Last night
the Chicago Blackhawks won the 2013 Stanley Cup in spectacular fashion. Two
amazing come from behind goals in the waning 17 seconds of a hard fought game
pushed the Blackhawks to their second Stanley Cup in four years. The city of Chicago erupted with joy
and revelers spilled out onto nearly every street. Fireworks exploded and car
horns blared up and down the numerous city blocks. The parties raged on for
hours and into the wee morning. It must have been something.
I really
don’t know though because I denied myself the joys of participating in the
excitement by staying home and watching the game on my TV in my living room. I
chose being a responsible adult over being a championship crazy partier. I hate
that I even had to make that choice. I really, really hate it.
I know that
if I had gone out and bathed in the reflected glory of a championship team, a
team that plays with all it’s heart and epitomizes the never quit spirit of Chicago , I would likely
have had too much to drink. Probably a few too many shots of whiskey as well
and today would have been miserable. If I was even able to wake up on time to
get to work. I hate work, but I hate missing it more; especially when I call in
with a case of the brown bottle flu. I feel like a loser then.
I get judged
by family and friends when I call into work. I get the, “tsk, tsk, tsk’s” and
the wagging of an index finger in my face. Along with the, “You’re going to get
fired if you keep that up”, lecture I’ve heard an honest billion times. I hate
that lecture and that judgment. It makes me very angry to be told, again and
again, about how I screwed up. I need my job, I’m fully aware of it. I can’t
afford to be without it. I totally understand that. I don’t need to be told
over and over by people about it. It makes me really unhappy with my life that
people feel the need to remind me.
So, out of
fear more than responsibility, I stayed in last night and went to bed a little
after 11:00 pm. I could still hear the revelers along busy Irving Park road
whooping it up. I was drifting off to dreamland with a simmering anger in my
chest that I was in bed. It was as if I was grounded for something stupid like
forgetting to hand in a spelling assignment in grammar school and my punishment
was not being allowed to attend the big game. I was missing out on something
pretty cool, all because I had to be awake and ready for a job and a career I
despise. The failure of logic burned inside of me and made its way into my
dreams.
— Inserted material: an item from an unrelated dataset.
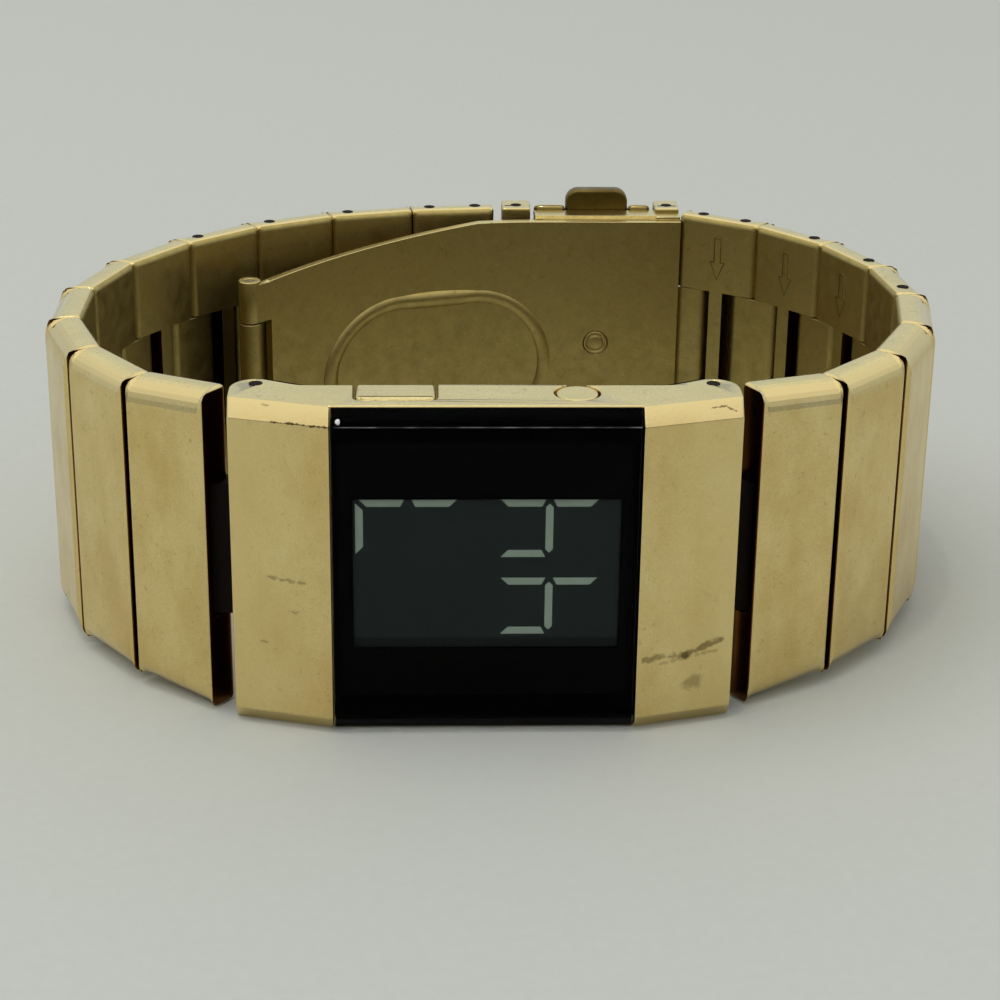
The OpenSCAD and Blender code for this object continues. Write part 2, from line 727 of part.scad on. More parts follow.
module clasp_hinge_pin() {
  l = middle_knuckle / 2 + outer_knuckle + 0.05;
  placed(steel) in_clasp() at_hinge() translate([0, 0, -l]) cylinder(r = hinge_pin_radius, h = 2 * l);
}

module catch_stud() {
  placed(inner_gold) in_clasp() translate([button_u, 0, 0]) rotate([90, 0, 0]) difference() {
    union() {
      translate([0, 0, 0.75]) cylinder(r = stud_head, h = 0.7);
      translate([0, 0, 1.4]) cylinder(r = stud_neck, h = inner_blade_depth - 1.3);
      translate([0, 0, inner_blade_depth]) cylinder(r = 1.02, h = blade_thick + 0.03);
    }
    translate([0, 0, inner_blade_depth + blade_thick - 0.07]) difference() {
      cylinder(r = 0.8, h = 1);
      cylinder(r = 0.62, h = 3, center = true);
    }
  }
}

// Cover over the latch, with a channel that both buttons slide in.
module latch_cover() {
  w = button_length / 2 + 0.07;
  placed(gold) in_clasp() {
    difference() {
      intersection() {
        translate([0, -pin_depth, 0]) band_piece(cover_near, cover_far, band_height, 0);
        block([cover_near - 1, -cover_thick, -20], [cover_far + 1, 1, 20]);
      }
      block([button_u - w, -cover_thick - 1, -20], [button_u + w, -0.5, 20]);
    }
    for (s = [0, 1]) mirror([0, 0, s])
      block([button_u - 0.8, -1.35, spring_seat - 0.6], [button_u + 0.8, -0.48, spring_seat]);
  }
}

// Rounded thumb piece with a side arm that ends beside the catch stud.
module button() {
  l = button_length / 2;
  tip = band_height / 2 + button_proud;
  r = 1.1;
  edge = stud_head + 0.15;
  translate([0, -0.55, 0]) rotate([90, 0, 0]) linear_extrude(cover_thick - 0.6) union() {
    translate([-l, button_base]) square([2 * l, tip - r - button_base]);
    translate([-l + r, button_base]) square([2 * l - 2 * r, tip - button_base]);
    for (s = [-1, 1]) translate([s * (l - r), tip - r]) circle(r);
  }
  block([-l + 0.05, -cover_thick + 0.05, -edge - 1.1], [-1.9, -1.5, 9]);
  block([-l + 0.05, -cover_thick + 0.05, -edge - 1.1], [0.9, -1.5, -edge]);
}

module upper_button() {
  placed(inner_gold) in_clasp() translate([button_u, 0, 0]) button();
}

module lower_button() {
  placed(inner_gold) in_clasp() translate([button_u, 0, 0]) rotate([0, 180, 0]) button();
}

module latch_springs() {
  placed(steel) in_clasp() for (s = [0, 1]) mirror([0, 0, s])
    translate([button_u, -0.97, spring_seat]) coil(0.2, 0.45, button_spring, 6);
}

case();
lens();
lens_gasket();
display_mask();
lcd_panel();
lcd_digits();
circuit_board();
battery();
battery_clip();
case_back();
case_back_screws();
mode_pusher();
set_pusher();
pusher_springs();
left_connector(1);  // left_connector_1
left_connector(2);  // left_connector_2
left_connector(3);  // left_connector_3
left_connector(4);  // left_connector_4
left_connector(5);  // left_connector_5
left_connector(6);  // left_connector_6
left_connector(7);  // left_connector_7
left_connector(8);  // left_connector_8
left_connector(9);  // left_connector_9
left_connector(10);  // left_connector_10
left_end_connector();
left_link(1);  // left_link_1
left_link(2);  // left_link_2
left_link(3);  // left_link_3
left_link(4);  // left_link_4
left_link(5);  // left_link_5
left_link(6);  // left_link_6
left_link(7);  // left_link_7
left_link(8);  // left_link_8
left_link(9);  // left_link_9
left_link(10);  // left_link_10
right_connector(1);  // right_connector_1
right_connector(2);  // right_connector_2
right_connector(3);  // right_connector_3
right_connector(4);  // right_connector_4
right_connector(5);  // right_connector_5
right_connector(6);  // right_connector_6
right_connector(7);  // right_connector_7
right_connector(8);  // right_connector_8
right_end_connector();
right_link(1);  // right_link_1
right_link(2);  // right_link_2
right_link(3);  // right_link_3
right_link(4);  // right_link_4
right_link(5);  // right_link_5
right_link(6);  // right_link_6
right_link(7);  // right_link_7
right_link(8);  // right_link_8
outer_blade();
inner_blade();
clasp_hinge_pin();
catch_stud();
latch_cover();
upper_button();
lower_button();
latch_springs();
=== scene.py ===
"""Finishes and small detail for a digital bracelet watch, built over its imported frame.

Lengths are metres in the frame's axes: X along the case, Y from the lens to the clasp, Z across the band.
"""

import json
import math

import bmesh
import bpy
from mathutils import Matrix, Vector

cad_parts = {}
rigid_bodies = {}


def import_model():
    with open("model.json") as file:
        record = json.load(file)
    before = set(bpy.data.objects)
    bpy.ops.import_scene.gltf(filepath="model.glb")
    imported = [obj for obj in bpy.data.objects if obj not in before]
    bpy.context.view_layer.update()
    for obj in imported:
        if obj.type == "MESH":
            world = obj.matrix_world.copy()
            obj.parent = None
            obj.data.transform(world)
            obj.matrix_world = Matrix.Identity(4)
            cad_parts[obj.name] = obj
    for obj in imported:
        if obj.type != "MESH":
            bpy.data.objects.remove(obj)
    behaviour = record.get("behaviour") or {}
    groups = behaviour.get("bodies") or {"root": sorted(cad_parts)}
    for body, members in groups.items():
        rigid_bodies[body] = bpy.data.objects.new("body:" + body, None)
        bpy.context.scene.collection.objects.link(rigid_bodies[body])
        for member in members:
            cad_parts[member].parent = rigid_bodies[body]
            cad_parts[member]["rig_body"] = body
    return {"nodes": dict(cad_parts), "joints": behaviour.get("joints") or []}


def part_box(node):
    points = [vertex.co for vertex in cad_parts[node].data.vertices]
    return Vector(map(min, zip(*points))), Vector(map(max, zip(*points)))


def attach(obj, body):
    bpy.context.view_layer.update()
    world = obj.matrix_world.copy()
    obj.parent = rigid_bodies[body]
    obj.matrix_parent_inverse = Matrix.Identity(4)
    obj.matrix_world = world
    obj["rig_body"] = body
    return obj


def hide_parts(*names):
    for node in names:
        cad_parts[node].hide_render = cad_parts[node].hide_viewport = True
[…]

Angry and sad dreams.
I don’t
often get to do the things that bring me happiness because of my fear of losing
my job. If I actually did the things that made me happy, that honestly made me
feel awesome about me, I’d have lost my job years ago. I’d probably be living
in a cardboard box on the sidewalk and peeing in jars and on anything else
really. I’m pretty sure I wouldn’t be happy about that either though.
The real
problem is two-fold, going out last night would have had problems with this
morning and I’d hate that. Staying in last night was boring and aggravating,
but I’m on time and awake for the job I hate. I’m not sure how to find a happy
medium. I don’t even know where to begin. I’m getting too old for the adversity
of pursuing one’s dreams entails, plus I’m not even sure what those pursuits
would involve since I still have no idea what it is I want to do with my life.
It’s too
bad that there aren’t motivating coaches in life like there are in hockey; a
gray-hair, mustache sporting, confident coach pointing out the directions and
explaining the strategies for success in life. Then again, I’m so
anti-authority I’d probably quit just because he tried to tell me what to do.
Either way,
I’m a proud Chicagoan and proud of my team for bringing home Lord Stanley’s Cup.
Now to get my own Lord Michael’s Cup of shitty office coffee.